Haiti earthquake diary: The quest for temporary housing

The Haitian government aims to provide temporary shelter for each of the more than 1 million made homeless by the Jan. 12 quake, but given the pace of the aid delivery so far, that goal seems lofty.

Saturday, January 30

The Haitian government wants to get everyone in temporary shelters by March 1. An honorable goal, to which I say: "Good luck with that."

To date, the Office of Internal Migration and its partners have delivered more than 6,000 tarps, 1,948 tents, 800 shelter kits, 3,345 items of plastic sheeting, and 400 shelter boxes, each containing a 10-person tent, blankets, water purifiers, mosquito nets, tools, a stove, kitchen equipment, and materials for children to some 36,000 people.

A good start, but barely enough to equip a small metropolitan neighborhood. There are more than one million Haitians left homeless after the Jan. 12 quake flattened the capital, Port-au-Prince, and other towns and cities in the south and west of the country.

More numbers: the shelter "cluster" (the aid groups responsible for shelter) has some 9,290 tarpaulins, 7,295 tents, and 11,940 items plastic sheeting in stock with a further 57,320 tarpaulins, 50,720 tents, 32,912 items of plastic sheeting expected to in the coming days.

Great start, but barely enough.

Every single day, makeshift camps are surfacing. Sorting through the rubble and debris, men and children find wood to pound into the unsettled ground to stake out a new life.

There may seem to be no particular order to life in the camps, but there is. On the vast grounds of the once prestigious St. Louis Gonzajue campus, residents have grouped themselves according to where they lived before the quake, so small neighborhoods still exist, just in another form.
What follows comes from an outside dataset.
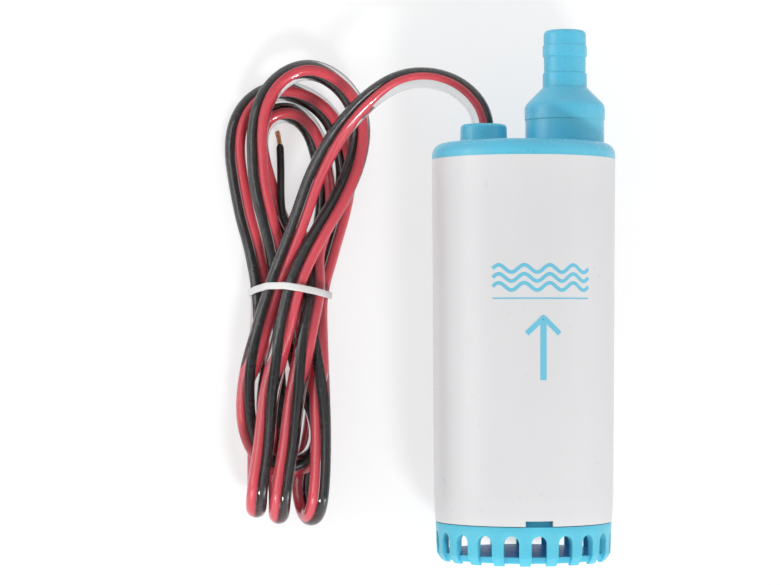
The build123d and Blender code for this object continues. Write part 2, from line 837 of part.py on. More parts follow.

Cancoule Milton is the "secretary general" of one of the groups organizing inside the Mais Gate neighborhood, across from the airport. He's part of the "civilian protection" for the residents of the area, acting to prevent violence and theft. Not that there's much to steal, because here, like in most camps, he says that aid distribution is a major problem.

“There is a large percentage of people who get nothing, and a small percentage who get everything,” he says.

Creating some semblance of order for the delivery of food and water and doesn’t seem like rocket science. But distribution continues to be a challenge here.

Even UN Secretary General Ban Ki-moon said international aid is failing to meet its earliest goals. The UN World Food Program, along with several others, had hoped to feed 1 million by the end of last week: on Friday the number stood at only 600,000.

I just worry that the longer it takes to get people in tents, the longer it takes to get them supplies, the shorter their fuse – and the greater chances for violence.

There’s only so much people can take.